Gedung ini dibangun C.A. Krosen pada 1905 dengan menggunakan perpaduan arsitektur Eropa dan Bugis. Vila ini merupakan bangunan kembar yang kembarannya berada di Belanda.
Berhadapan dengan Vila Yuliana, ada kompleks Istana Datu Soppeng yang dibangun sekitar 1261 pada masa pemerintahan Raja Soppeng I Latemmamala yang bergelar Petta Bakkae.
Eksotisme Soppeng tak berhenti di sana. Daerah ini juga memiliki beberapa tujuan wisata alam yang tak kalah menarik. Seperti pemandian air panas Lejja, yang berada di kawasan hutan lindung berbukit dengan panorama yang indah di Desa Bulu, Kecamatan Marioriawa, 44 kilometer utara Kota Watansoppeng. Setiap hari, terutama pada waktu liburan, lokasi tersebut selalu dipadati pengunjung. Air panas yang suhunya bisa mencapai 60 derajat Celsius ini diyakini bisa menyembuhkan berbagai jenis penyakit, dari gatal-gatal hingga rematik.

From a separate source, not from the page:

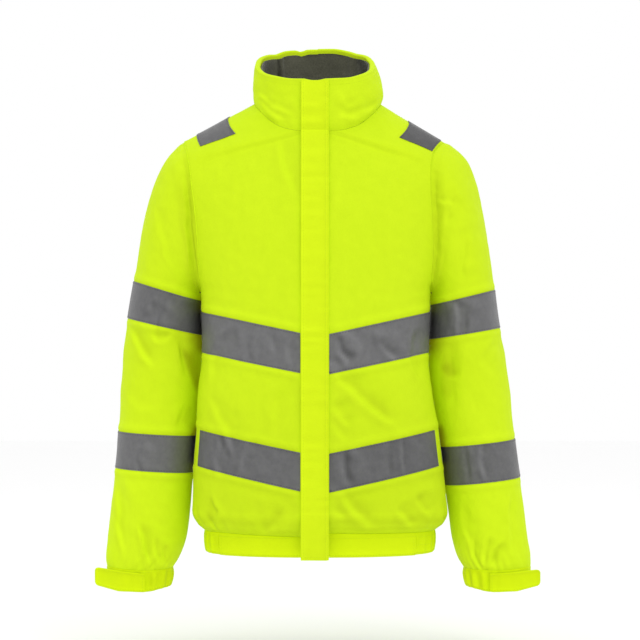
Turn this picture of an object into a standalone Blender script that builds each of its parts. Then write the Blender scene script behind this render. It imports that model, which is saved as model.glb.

Wisata pemandian lain adalah Ompo, yang berjarak 3 kilometer ke sebelah utara Kota Watansoppeng, tepatnya di Kelurahan Ompo, Kecamatan Lalabata. Ompo berasal dari kata mompo, yang artinya muncul. Menurut legenda masyarakat sekitar, dulu ada seorang petani yang tenggelam bersama kerbaunya di tempat itu. Setelah dicari ke mana-mana, sang petani tak juga ditemukan. Kemudian dari tempat hilangnya tersebut muncul mata air, yang kemudian dikenal dengan nama Ompo atau Mompo.
Berwisata mengelilingi suatu daerah tak akan lengkap rasanya bila tak membawa pulang oleh-oleh khas daerah tersebut. Anda bisa langsung ke toko Walasoji yang berlokasi di Jalan Kemakmuran, Ruko Pakanrebete, Nomor 11. Tersedia beragam suvenir di tempat ini, seperti songko Bugis, gelang, dan kalung khas Soppeng. Selain itu, ada makanan khas, seperti tape dan kue bolu.
Butuh waktu kurang-lebih empat jam untuk mencapai kota ini dari Makassar. Ada dua pilihan jalan yang bisa ditempuh untuk menuju Negeri Kalong ini. Pertama, melalui jalan poros Camba, atau bisa juga melalui jalan poros Bulu’dua.